A January study underwritten by CERES, a national network of investors, environmentalists and public interest groups, argues that an $11 billion investment in conservation and energy efficiency in Texas could yield $50 billion in savings and other economic benefits over 15 years. Investments in conservation and energy efficiency would save energy at a cost of less than 2 cents per kilowatt-hour — compared to more than 7 cents per kilowatt-hour by securing electricity from existing power plants.

“The cheapest energy is energy you don’t have to produce and buy in the first place,” said Philip H. Mosenthal, founding partner of Optimal Energy and the report’s lead author. “Numerous technologies exist to dramatically reduce homeowner and business energy use economically, while providing greater comfort and productivity.”

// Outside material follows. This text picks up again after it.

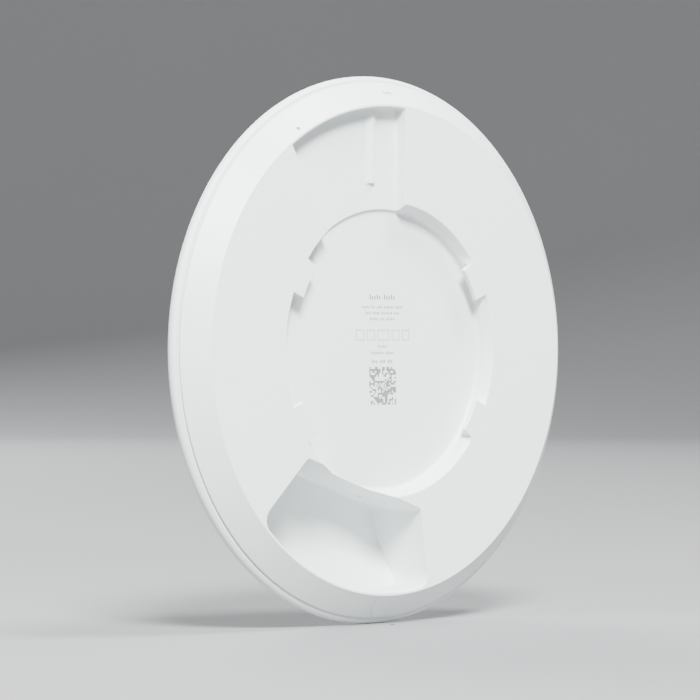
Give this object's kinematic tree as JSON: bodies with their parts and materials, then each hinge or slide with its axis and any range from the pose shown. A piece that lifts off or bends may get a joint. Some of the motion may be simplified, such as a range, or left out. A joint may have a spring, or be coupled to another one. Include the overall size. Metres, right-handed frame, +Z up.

This point needs to be hammered home: Conservation and energy efficiency is not just for tree huggers! It’s also good for electricity consumers!!

Virginia is one of the most backward states in the country when it comes to encouraging conservation and energy efficiency, says Diana Dascalu, staff attorney for the Chesapeake Climate Action Network. The bill passed by the General Assembly last month contains only token language promoting conservation and renewable fuels, emasculating a year’s worth of negotations on Renewable Portfolio Standards legislation. Now it’s up to Gov. Timothy M. Kaine to bring sanity back to Virginia energy policy.

I’ll have more to say about conservation and renewable energy in the next edition of the e-zine.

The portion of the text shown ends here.